Kedua: Malikiyah. Adapun paasa memiliki dua rukun yaitu:
1.      Menahan makan, minum, jima’ dengan isteri pada siang hari sejak terbit fajar sampai terbenam matahari.
وَكُلُوا وَاشْرَبُوا حَتَّى يَتَبَيَّنَ لَكُمُ الْخَيْطُ الْأَبْيَضُ مِنَ الْخَيْطِ الْأَسْوَدِ مِنَ الْفَجْرِ ثُمَّ أَتِمُّوا الصِّيَامَ إِلَى اللَّيْل
Artinya: “Dan makan dan minumlah hingga jelas bagimu benang putih dari benang hitam, yaitu fajar, lalu sempurnakanlah puasa itu sampai malam” (QS. Al-Baqarah:187).
2.      Niat,
عَنْ حَفْصَةَ زَوْجِ النَّبِىِّ -صلى الله عليه وسلم- أَنَّ رَسُولَ اللَّهِ -صلى الله عليه وسلم- قَالَ « مَنْ لَمْ يُجْمِعِ الصِّيَامَ قَبْلَ الْفَجْرِ فَلاَ صِيَامَ لَهُ »

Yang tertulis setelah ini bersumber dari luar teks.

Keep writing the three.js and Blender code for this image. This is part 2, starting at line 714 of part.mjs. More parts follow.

Artinya: “Barangsiapa yang tidak beniat (puasa Ramadhan) sejak malam, maka tidak ada puasa baginya” (HR. Abu Dawud Nomor 2456).

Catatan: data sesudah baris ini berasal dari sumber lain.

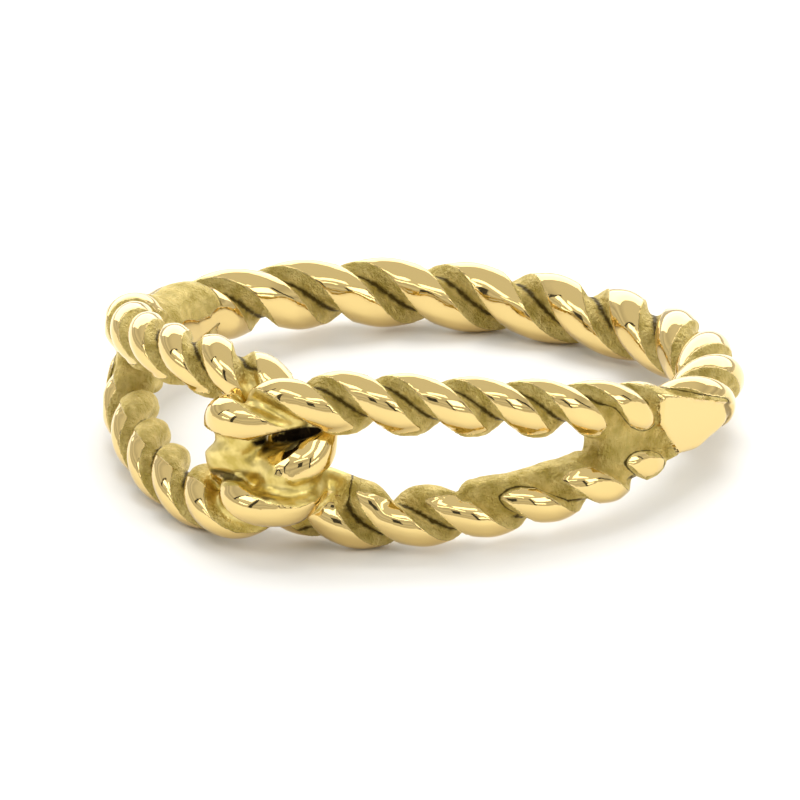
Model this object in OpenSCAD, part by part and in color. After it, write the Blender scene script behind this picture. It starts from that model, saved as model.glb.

Ketiga: Syafi’iyyah: Adapun paasa memiliki Tiga rukun yaitu:
1.      Menahan makan, minum, jima’ dengan isteri pada siang hari sejak terbit fajar sampai terbenam matahari.
2.      Niat
3.      Faham tentang maksud puasa yang dilakukan.
Lalu Mana Yang Rojih?
Yang rojih adalah pendapatnya Hanafiyah dan Hanabilah. bahwa puasa hanya memiliki satu rukun saja, yaitu: Menahan makan, minum, jima’ dengan isteri pada siang hari sejak terbit fajar sampai terbenam matahari. Adapun Niat dan Faham tentang maksud puasa yang dilakukan adalah termasuk syarat wajib bukan rukun puasa. Wallahu A’lam.

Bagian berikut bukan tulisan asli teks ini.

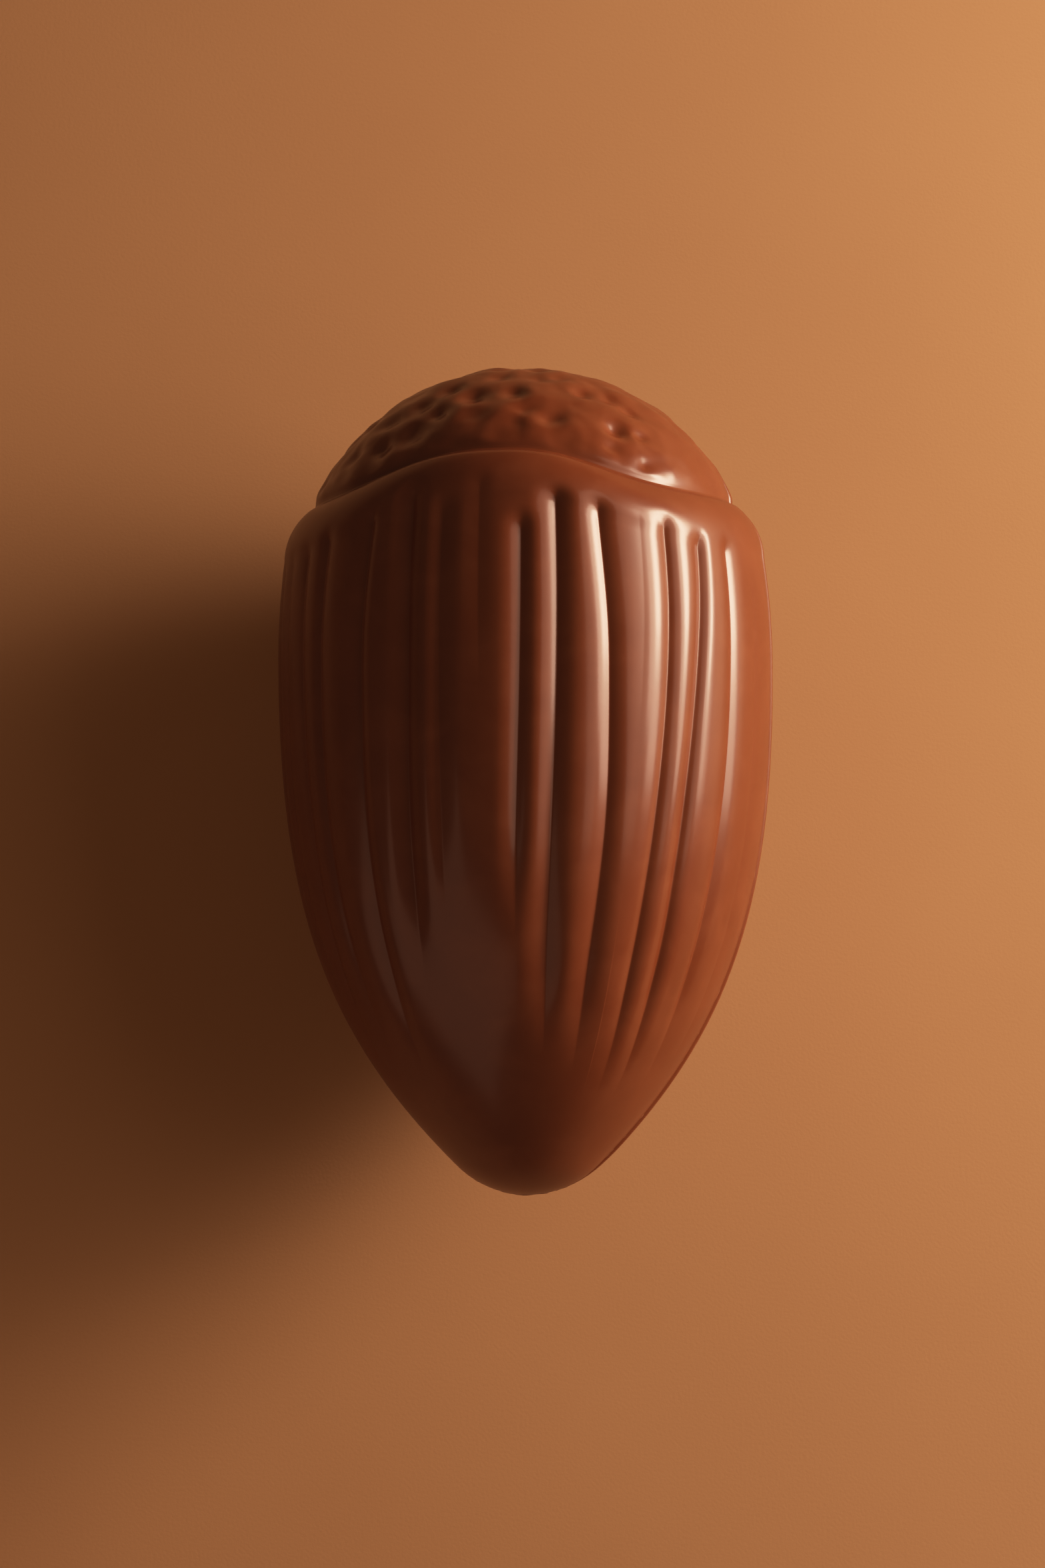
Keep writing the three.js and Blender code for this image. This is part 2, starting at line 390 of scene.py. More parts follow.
UPPER_DIMPLES = [
    Dimple(-62, 138, 2.1, 0.84),
    Dimple(-54, 131.5, 2, 0.96),
    Dimple(-46, 137.5, 2.2, 0.84),
    Dimple(-41.5, 131.8, 2.2, 1.14),
    Dimple(-36, 139.8, 2.2, 0.84),
    Dimple(-31.5, 134.2, 2.7, 1.02),
    Dimple(-28, 143, 2, 0.72),
    Dimple(-24.5, 137.8, 2.3, 1.08),
    Dimple(-14.5, 141, 2.3, 1.08),
    Dimple(-10, 136.6, 2.4, 0.42),
    Dimple(-7, 145.5, 2, 0.6),
    Dimple(2, 141.6, 2.3, 0.9),
    Dimple(5.5, 137.6, 2, 0.66),
    Dimple(3, 134.8, 1.9, 0.36),
    Dimple(13.8, 136, 2.1, 0.96),
    Dimple(14, 145, 2, 0.48),
    Dimple(25, 145.2, 1.9, 0.6),
    Dimple(31, 141.6, 2.1, 1.15),
    Dimple(30.5, 129.8, 1.4, 0.36),
    Dimple(35.3, 134, 2.2, 1.44),
    Dimple(43, 133, 1.4, 0.6),
    Dimple(40, 127.4, 1.4, 0.36),
    Dimple(42, 141, 2.1, 0.75),
    Dimple(45.5, 138.3, 1.9, 0.7),
]


# The valleys on both sides of a column of the skin, the turn to add to the second,
# and how far the column lies between them, from 0 to 1.
Column = tuple[Flute, Flute, float, float]


@dataclass(frozen=True)
class Grid:
    """Places on the smooth skin by row and column, in mm and degrees.

    Attributes:
        station: Distance of each place from the tip.
        angle: Angle of each place round the egg.
        rim: The rim's station on each column.
        parts: The Part that each row is on.
    """

    station: np.ndarray
    angle: np.ndarray
    rim: np.ndarray
    parts: np.ndarray


@dataclass(frozen=True)
class EggForm:
    """The smooth form of the egg, before its relief, in mm and degrees.

    A nose arc and a flank curve with two handles run from the tip to the widest
    station, and an upper curve on to the shoulder's rounding. The rim arches
    over each half, and a step with a fine lip drops from it to the dome, whose
    foot is tucked in.
    """

    length: float = 150.0
    body_radius: float = 44.7
    widest_at: float = 97.0
    nose_radius: float = 18.0
    nose_angle: float = 45.0
    nose_handle: float = 34.5
    waist_handle: float = 43.5
    upper_curve: float = 0.004
    shoulder_length: float = 8.8
    shoulder_radius: float = 11.5
    rim_base: float = 122.4
    rim_arch: float = 6.3
    rim_arch_at: float = -2.0
    rim_arch_left: float = 36.5
    rim_arch_right: float = 32.0
    rim_arch_power: float = 2.6
    rim_seam_rise: float = 1.4
    step_height: float = 0.95
    step_run: float = 1.2
    lip_height: float = 0.07
    lip_width: float = 0.15
    dome_tuck: float = 0.3
    dome_roll: float = 1.5
    dome_centre: float = 106.3
    dome_radius: float = 42.7

    def in_half(self, angle: np.ndarray) -> np.ndarray:
        """Angle from the middle of the half that a place lies in.

        Args:
            angle: Angles round the egg.

        Returns:
            Angles from -90 to 90, the same for both halves.
        """
        a = (angle + 90) % 360 - 90
        return np.where(a <= 90, a, 180 - a)

    def rim(self, angle: np.ndarray) -> np.ndarray:
        """Distance of the rim from the tip, which arches over each half.

        Args:
            angle: Angles round the egg.

        Returns:
            Stations of the rim.
        """
        a = self.in_half(angle)
        width = np.where(a < self.rim_arch_at, self.rim_arch_left, self.rim_arch_right)
        arch = np.exp(-(np.abs((a - self.rim_arch_at) / width) ** self.rim_arch_power))
        return self.rim_base + self.rim_arch * arch + self.rim_seam_rise * np.abs(a / 90) ** 4

    def outline(self) -> tuple[np.ndarray, np.ndarray]:
        """The outline from the tip to the widest station: a nose arc, then a flank curve.

        Returns:
            Stations and radii along it.
        """
        turn = math.radians(self.nose_angle)
        arc = np.linspace(0, turn, 120)
        joint = np.array([self.nose_radius * (1 - math.cos(turn)), self.nose_radius * math.sin(turn)])
        ahead = joint + self.nose_handle * np.array([math.sin(turn), math.cos(turn)])
        waist = np.array([self.widest_at, self.body_radius])
        behind = waist - np.array([self.waist_handle, 0])
        t = np.linspace(0, 1, 600)[1:, None]
        flank = (1 - t) ** 3 * joint + 3 * (1 - t) ** 2 * t * ahead
        flank += 3 * (1 - t) * t * t * behind + t**3 * waist
        stations = np.concatenate([self.nose_radius * (1 - np.cos(arc)), flank[:, 0]])
        radii = np.concatenate([self.nose_radius * np.sin(arc), flank[:, 1]])
        return stations, radii

    def flank_radius(self, station: np.ndarray) -> np.ndarray:
        """Radius of the body without its shoulder.

        Args:
            station: Distances from the tip.

        Returns:
            Radii.
        """
        lower = np.interp(station, *self.outline())
        upper = self.body_radius - self.upper_curve * (station - self.widest_at) ** 2
        return np.where(station < self.widest_at, lower, upper)

    def shell_radius(self, station: np.ndarray, angle: np.ndarray) -> np.ndarray:
        """Radius of the body with the rounding below the rim.

        Args:
            station: Distances from the tip.
            angle: Angles round the egg.

        Returns:
            Radii.
        """
        start = self.rim(angle) - self.shoulder_length
        x = np.clip(station - start, 0, self.shoulder_length)
        rounding = self.shoulder_radius - np.sqrt(self.shoulder_radius**2 - x * x)
        return self.flank_radius(np.minimum(station, start)) - rounding

    def dome_profile(self, station: np.ndarray) -> np.ndarray:
        """Radius of the dome.

        Args:
            station: Distances from the tip.

        Returns:
            Radii.
        """
        t = np.clip((station - self.dome_centre) / (self.length - self.dome_centre), -1, 1)
        return self.dome_radius * np.sqrt(1 - t * t)

    def place(
        self,
        station: np.ndarray,
        angle: np.ndarray,
        radius: np.ndarray,
        shift: tuple[np.ndarray | float, np.ndarray | float] = (0.0, 0.0),
    ) -> np.ndarray:
        """Turn stations, angles and radii into places.

        Args:
            station: Distances from the tip.
            angle: Angles round the egg.
            radius: Distances from the long axis.
            shift: Shifts across and along.

        Returns:
            Places in the egg's own axes, in metres.
        """
        turn = np.radians(angle)
        x = radius * np.sin(turn) + shift[0]
        y = station - self.length / 2 + shift[1]
        return np.stack([x, y, radius * np.cos(turn)], axis=-1) * MM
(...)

([1])  Tafsir Ibnu Katsir jilid 1, hal. 180 (Surat Al-Baqarah ayat 184)
([2])  Al-Bukhari (1915); Tirmidzi (2968), An-nasa'I (2168), Abu Daud (2314), Ibnu Hibban (3460), Ad-darimi (1693).
Lihat juga Tafsir Ibnu Katsir (II/281) dalam menafsirkan QS Al-Baqarah : 183 -185.